Yeah yeah, so yesterday I was whining about not wanting to find space for more things in my life and today I’m posting a photo of, uh, more things recently acquired. Well the contradictions in our lives are what makes us all fascinating creatures, no?
I have said in the recent past that I no longer care too much about having the physical product of records in my possession, but I admit I have been seduced by a few things these last few weeks. One of these is the People In A Position To Know label. PIAPTK specialise in “limited edition vinyl recordings” and they do make some gorgeous artefacts. Two that arrived for me last week were the matchbook packaged split 7” by Advance Base / Hello Shark and a 8” square vinyl disc of Springsteen covers by Casiotone For The Painfully Alone & Concern.
The Springsteen covers single is the first 8” record I have ever owned, but looking through the PIAPTK catalogue I’m guessing it won’t be the last. It confirms my view that Springsteen is a great songwriter (well duh...) but that I overwhelmingly prefer his songs when performed by others. I have written in the murky past how it was Ballboy’s take on ‘Born In The USA’ that made me realise what a wonderfully subversive song that actually was/is, and I reckon this doom-laden synth led and vocoder version by brothers Owen and Gordon Ashworth is as strange and fine a version as you will hear. Their take on ‘Streets Of Philadelphia’ in contrast is beautifully sparse, pared back and vulnerable. You can pickup the vinyl (500 tan and 500 brown marble) for a cent under seven bucks, or download the tracks for a dollar thirty nine. Bargain.
The matchbook sleeved 7” is even better. Advance Base is the aforementioned Owen Ashworth on a solo tip, and his lead cut ‘Whirlaway The Horse’ is a sheer delight. It’s one of my most played tracks of January; a vacuum of drum machine and keys with Ashworth recounting a tale of, well, Whirlaway The Horse. It’s a gem of spacious electro-folk bliss.
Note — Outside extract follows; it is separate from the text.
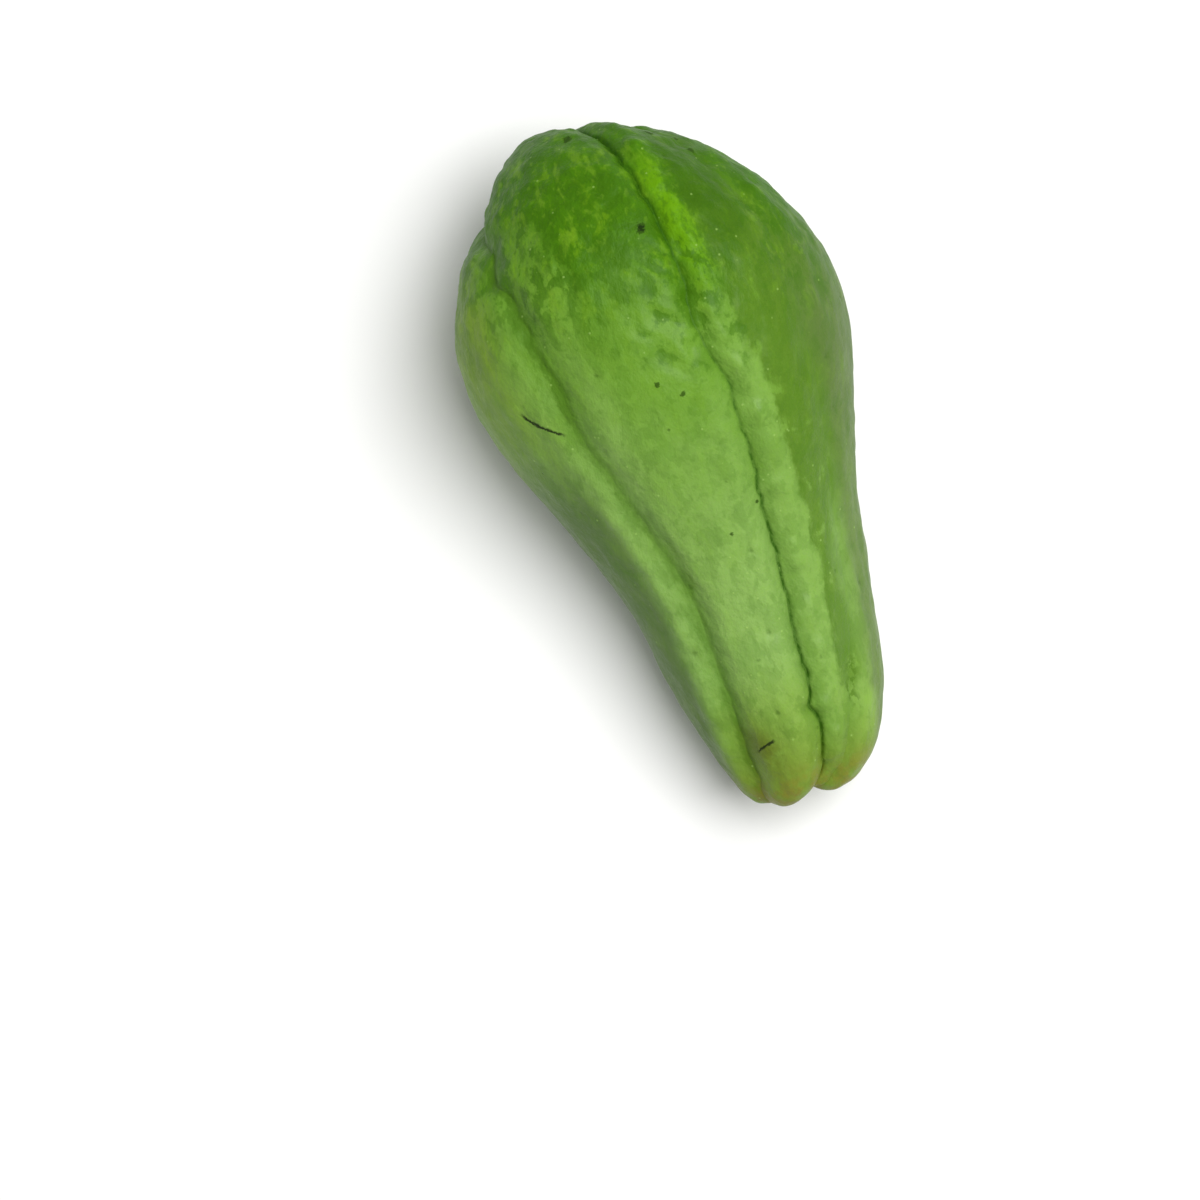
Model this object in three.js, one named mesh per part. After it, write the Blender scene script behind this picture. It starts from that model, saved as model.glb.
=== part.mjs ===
// Chayote squash: the whole fruit lying on its broad lower lobe. Millimetres, +Z up.
// X runs along the fruit from the wide blossom end to the narrow stem end, Y across it.
// It rests on a small flat spot under the belly and a smaller one under the narrow end.
//
// The fruit is one grown piece, so it is one closed surface. A ring of the surface is an
// ellipse-like section round a centre line; s is the polar fraction along the fruit, 0 at the
// blossom pole and 1 at the stem pole, and the angle runs from the top (0) toward +Y (90).
// Each table below holds eleven values at equal steps of s, blossom pole first, and is read as
// a uniform cubic B-spline mirrored at both poles, so every quantity is smooth over the poles.
import * as THREE from 'three';

// ---- size and section ----
const POLE_TO_POLE = 152.6;   // distance between the two poles along X
const HALF_WIDTH =  [32.0, 39.5, 46.2, 48.2, 43.9, 33.4, 26.5, 28.4, 30.6, 38.5, 48.0]; // over sin(pi s)
const FLATNESS =    [1.10, 1.06, 0.94, 0.83, 0.77, 0.78, 0.82, 0.86, 0.88, 0.88, 0.88]; // height / width
const SIDE_SHIFT =  [-8.0, -5.5, -2.8, -1.2, -0.1, 2.0, 3.9, 4.6, 5.4, 3.0, -2.0];         // centre line, Y
const LIFT =        [23.5, 24.0, 26.6, 30.2, 30.6, 26.6, 21.2, 17.3, 15.8, 15.1, 15.0];  // centre line, Z
const TILT =        [-22, -21, -17, -9, -3, 0, 2, 6, 12, 18, 20]; // lean of the rings, degrees

// ---- the five furrows: path, broad valley and sharp crease in its bottom ----
const FURROWS = [
  { // main furrow, just off the top
    angle:  [17, 12, 12.1, 13.3, 11.6, 18.0, 15.3, 12.2, 14.2, 8, -10],
    valley: [1.0, 1.0, 1.2, 1.0, 0.9, 1.0, 1.2, 1.4, 1.8, 2.6, 3.0],
    width: [6, 6, 6, 6, 6, 6, 6, 5.5, 4.5, 4, 4],
    crease: [0.6, 0.6, 0.9, 0.5, 0.5, 0.8, 0.9, 1.0, 1.3, 1.6, 1.6], columns: 11,
  },
  { // shallow furrow on the +Y flank
    angle:  [62, 52, 43, 46.9, 49.6, 51.1, 55.9, 47.4, 32.5, 24, 22],
    valley: [1.0, 1.0, 0.9, 0.6, 0.6, 0.7, 0.8, 0.9, 1.2, 1.8, 2.0],
    width: [7, 7, 7, 7, 7, 7, 7, 6.5, 5, 4, 4],
    crease: [0.3, 0.3, 0.3, 0.2, 0.2, 0.2, 0.2, 0.3, 0.4, 0.6, 0.6], columns: 15,
  },
  { // under the +Y flank
    angle:  [125, 126, 130, 132, 132, 132, 132, 132, 132, 130, 130],
    valley: [1.0, 1.0, 1.2, 1.2, 1.2, 1.2, 1.3, 1.5, 2.0, 2.4, 2.4],
    width: [9, 9, 9, 9, 9, 9, 8.5, 8, 7, 6, 6],
    crease: [0.3, 0.3, 0.5, 0.5, 0.5, 0.5, 0.5, 0.6, 0.8, 1.0, 1.0], columns: 18,
  },
  { // under the -Y flank
    angle:  [215, 216, 226, 234, 236, 236, 236, 236, 236, 236, 236],
    valley: [1.0, 1.0, 1.2, 1.2, 1.2, 1.2, 1.3, 1.5, 2.0, 2.4, 2.4],
    width: [9, 9, 9, 9, 9, 9, 8.5, 8, 7, 6, 6],
    crease: [0.3, 0.3, 0.5, 0.5, 0.5, 0.5, 0.5, 0.6, 0.8, 1.0, 1.0], columns: 17,
  },
  { // wide soft furrow on the -Y flank
    angle:  [248, 252, 283.4, 319, 323.9, 322.3, 328.5, 325.6, 314.6, 306, 299.4],
    valley: [2.0, 2.2, 2.4, 2.0, 1.8, 1.8, 2.0, 2.0, 1.9, 1.3, 1.0],
    width: [8, 8, 8, 9, 9, 9, 8.5, 7.5, 6, 5, 5],
    crease: [0.4, 0.5, 0.7, 0.4, 0.3, 0.3, 0.4, 0.5, 0.5, 0.4, 0.4], columns: 14,
  },
];
const CREASE_WIDTH = 1.3;     // how far the sharp crease reaches to each side
const CLUSTER = 0.6;          // how strongly the columns gather at the furrows

// ---- ends ----
const STEM_PIT = { depth: 5.0, radius: 6.0 };
const BLOSSOM_CLEFT = { depth: 5.0, halfLength: 13.0, halfWidth: 3.5 };

// ---- rest and mesh ----
const REST_SINK = 0.65;       // the lowest skin is pressed flat by this much
const ROWS = 56;

const radians = (degrees) => degrees * Math.PI / 180;

function spline(table, s) {
  const last = table.length - 1;
  const at = (i) => table[i < 0 ? -i : i > last ? 2 * last - i : i];
  const t = s * last;
  const i = Math.min(Math.floor(t), last - 1);
  const f = t - i;
  const g = 1 - f;
  return (g * g * g * at(i - 1) + (3 * f * f * f - 6 * f * f + 4) * at(i)
    + (3 * g * g * g - 6 * g * g + 4) * at(i + 1) + f * f * f * at(i + 2)) / 6;
}

// The smooth body before the furrows are pressed in.
function body(s, angle) {
  const a = radians(angle);
  const lean = radians(spline(TILT, s));
  const halfWidth = spline(HALF_WIDTH, s) * Math.sin(Math.PI * s);
  const up = halfWidth * spline(FLATNESS, s) * Math.cos(a);
  return new THREE.Vector3(
    -POLE_TO_POLE / 2 * Math.cos(Math.PI * s) + up * Math.sin(lean),
    spline(SIDE_SHIFT, s) + halfWidth * Math.sin(a),
    spline(LIFT, s) + up * Math.cos(lean),
  );
}

function outward(s, angle) {
  const lean = radians(spline(TILT, s));
  if (Math.sin(Math.PI * s) < 1e-4) {
    const side = s < 0.5 ? -1 : 1;
    return new THREE.Vector3(Math.cos(lean) * side, 0, -Math.sin(lean) * side);
  }
  const alongS = body(s + 1e-5, angle).sub(body(s - 1e-5, angle));
  const around = body(s, angle + 1e-3).sub(body(s, angle - 1e-3));
  return around.cross(alongS).negate().normalize();
}

// How deep the skin lies under the smooth body, in mm.
function depth(s, point) {
  let sum = 0;
  for (const f of FURROWS) {
    const d = point.distanceTo(body(s, spline(f.angle, s)));
    sum += spline(f.valley, s) * Math.exp(-((d / spline(f.width, s)) ** 2));
    sum += spline(f.crease, s) * Math.exp(-d / CREASE_WIDTH);
  }
  const stem = point.distanceTo(body(1, 0));
  sum += STEM_PIT.depth * Math.exp(-((stem / STEM_PIT.radius) ** 2));
  const blossom = point.clone().sub(body(0, 0));
  const across = Math.hypot(blossom.x, blossom.z);
  sum += BLOSSOM_CLEFT.depth * Math.exp(-((blossom.y / BLOSSOM_CLEFT.halfLength) ** 2)
    - (across / BLOSSOM_CLEFT.halfWidth) ** 2);
  return sum;
}

function skin(s, angle) {
  const p = body(s, angle);
  return p.clone().addScaledVector(outward(s, angle), -depth(s, p));
}

// Columns follow the furrows, so each crease is a line of the mesh.
function columnAngles(s) {
  const angles = [];
  FURROWS.forEach((f, k) => {
    const from = spline(f.angle, s);
    const to = k + 1 < FURROWS.length ? spline(FURROWS[k + 1].angle, s)
      : spline(FURROWS[0].angle, s) + 360;
    for (let i = 0; i < f.columns; i += 1) {
      const v = i / f.columns;
      angles.push(from + (to - from) * (v - CLUSTER * Math.sin(2 * Math.PI * v) / (2 * Math.PI)));
    }
  });
  return angles;
}

function fruitGeometry() {
  const points = [skin(0, 0)];
  let columns = 0;
  for (let j = 1; j < ROWS; j += 1) {
    const angles = columnAngles(j / ROWS);
    columns = angles.length;
    for (const angle of angles) points.push(skin(j / ROWS, angle));
  }
  points.push(skin(1, 0));

  // Centre the fruit over the origin, then press its lowest skin flat on z = 0.
  const box = new THREE.Box3().setFromPoints(points);
  const middle = box.getCenter(new THREE.Vector3());
  const floor = box.min.z + REST_SINK;
  const positions = [];
  for (const p of points) positions.push(p.x - middle.x, p.y - middle.y, Math.max(0, p.z - floor));

  const faces = [];
  const at = (j, i) => 1 + (j - 1) * columns + (i % columns);
  const end = points.length - 1;
  for (let i = 0; i < columns; i += 1) {
    faces.push(0, at(1, i), at(1, i + 1));
    for (let j = 1; j < ROWS - 1; j += 1) {
      faces.push(at(j, i), at(j + 1, i), at(j + 1, i + 1));
      faces.push(at(j, i), at(j + 1, i + 1), at(j, i + 1));
    }
    faces.push(at(ROWS - 1, i), end, at(ROWS - 1, i + 1));
  }
  const geometry = new THREE.BufferGeometry();
  geometry.setAttribute('position', new THREE.Float32BufferAttribute(positions, 3));
  geometry.setIndex(faces);
  geometry.computeVertexNormals();
  return geometry;
}

const fruit = new THREE.Mesh(
  fruitGeometry(),
  new THREE.MeshStandardMaterial({ color: 0x5f8f2e, roughness: 0.45, metalness: 0 }),
);
fruit.name = 'chayote_fruit';

const root = new THREE.Group();
root.name = 'chayote';
root.add(fruit);

export default root;
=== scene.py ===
# %% [markdown]
# # A chayote squash
#
# A chayote is a pear-shaped green squash. It grows as one piece: five soft lobes run from the wide
# blossom end to the narrow stem end, and a furrow lies in each valley between them. The rind is thin,
# satin and uneven, with small pits, pale specks and a few scars. Here the fruit lies on its side and
# the camera looks straight down on it.
#
# The measured solid of the fruit is loaded first. It fixes the place and the size of everything made
# afterwards, so its size is printed here and that of the finished fruit once its mesh is built.

# %% Load the measured fruit
import math
import bpy
import numpy as np
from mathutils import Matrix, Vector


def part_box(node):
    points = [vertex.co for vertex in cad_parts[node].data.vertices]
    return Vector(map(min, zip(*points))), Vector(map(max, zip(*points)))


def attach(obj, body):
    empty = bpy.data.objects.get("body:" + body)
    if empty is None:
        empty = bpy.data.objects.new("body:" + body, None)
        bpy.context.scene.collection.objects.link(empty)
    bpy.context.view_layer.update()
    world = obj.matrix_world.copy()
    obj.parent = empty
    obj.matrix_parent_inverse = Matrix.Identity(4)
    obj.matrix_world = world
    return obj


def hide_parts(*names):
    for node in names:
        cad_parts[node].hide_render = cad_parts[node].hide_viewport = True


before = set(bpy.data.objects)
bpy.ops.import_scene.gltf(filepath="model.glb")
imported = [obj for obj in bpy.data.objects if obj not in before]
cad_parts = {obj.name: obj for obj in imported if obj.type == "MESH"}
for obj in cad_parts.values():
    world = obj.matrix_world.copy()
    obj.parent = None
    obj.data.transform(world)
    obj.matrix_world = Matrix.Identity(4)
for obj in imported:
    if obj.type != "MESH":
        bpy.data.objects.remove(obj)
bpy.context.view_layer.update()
low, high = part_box("chayote_fruit")
print("solid fruit, mm:", [round(1000 * (b - a), 1) for a, b in zip(low, high)])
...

Hello Shark meanwhile turn in a couple of short and jagged numbers that shamble and tumble in a manner that recalls the magic of Esiotrot. Exploration of their ‘Break Arms’ set for the Burst & Bloom label cements that impression in impressive manner, throwing in alongside that reference ones maybe to Pavement, Jeffrey Lewis or back to the original psychedelic folksters Holy Modal Rounders. Well worth investigating, as are the other releases on Burst & Bloom (look out in particular for the Guy Capecelatro III ‘Ten Miles Out’ set - a fine modern psych-folk collection from the former Unbunny member).
The green sleeved 7” in the picture meanwhile is from the Grizzly stable and features two tracks by Mrs Magician. The San Diego based band turn in a fine Shins meets Beach Boys meets blissed-out basement fuzzpop. Both cuts check out in under two minutes but the pick of the two for me is ‘I Know What Girls Like’ - sadly not a cover of the wonderful Waitresses classic but nevertheless a swift blast of bittersweet Pop candy. Yum.
And the big, grown up 12” vinyl album in the background of the shot? It’s the new record by Red Horses Of The Snow; nine tracks by duo Mark Burgess and Chris Hawtin that collectively come over as celebrations of fine avenues of inspiration from the likes of Talk Talk, Ride, Bark Psychosis and Red House Painters. Of course these references to records of times past are easy pathways of least resistance for writers and listeners alike, but they do provide hooks upon which to rest our preferences and we cannot, after all, deny the roots and routes of our personal contexts. So if I had never heard (of) any of those other groups, what would Red Horses Of The Snow sound like? Well fittingly they would sound just like their name; like scudding rain-laden clouds across platinum winter skies pierced on occasion by a blinding flash of unexpected sunlight. Really rather wonderful.